Reviewed by Robin Schwartzkopf
At five foot three, as I stood next to the photo op silicone gator head I found out I’m just barely dinner for a giant alligator. I shouldn’t have felt bad – the kid after me was a measly appetizer. Yet, as I looked around at the huge creatures and movie monsters all around me, I became very aware of my height.
This summer, you can take your children, grandchildren, nieces, nephews, or other small friends to the Science Museum of Virginia’s new exhibit, How to Make a Monster, to see how they measure up. Who knows, Timmy might even be excited at the prospect of being an alligator’s equivalent to Cheez-its. Plenty of little snacks seemed delighted as they roamed the gallery looking at tidy display cases and other exhibits exploring the making of movie creatures, from design to production.
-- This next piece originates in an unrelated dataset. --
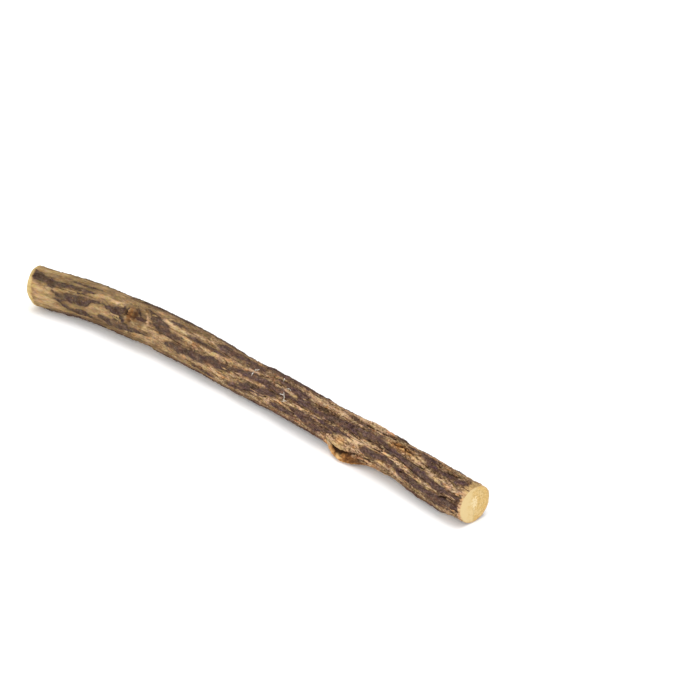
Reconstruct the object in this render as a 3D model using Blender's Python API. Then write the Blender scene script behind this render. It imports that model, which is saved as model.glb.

How to Make a Monster is the perfect exhibit for kids who are fascinated by the magic of movie props and animatronics. Museum-goers of all ages can operate different props, experiment with lighting, and view different costume designs from sketch to model to the final, fully functional suit. Children will enjoy checking out the huge animals and imaginary monsters, from gorillas of George of the Jungle 2, to dinosaurs, swamp monsters, and werewolves, to crocodiles, straight off the movie set of Peter Pan. The Inspector Gadget display case and a short film on the magic of the movies (featuring one of my family’s favorites, Babe) were also highlights.
Recommended for ages 5 and up, How to Make a Monster explores the art and technology that goes into movie-making and animatronics. It isn’t scary or intimidating, so no worries if you have an anxious kid. The exhibit runs through September 17. How to Make a Monster at the Science Museum of Virginia is included with museum admission. Tickets are $11 with $1 discounts for ages 4 to 12 and 60+. For more information, visit, Science Museum of Virginia or call 804-864-1400.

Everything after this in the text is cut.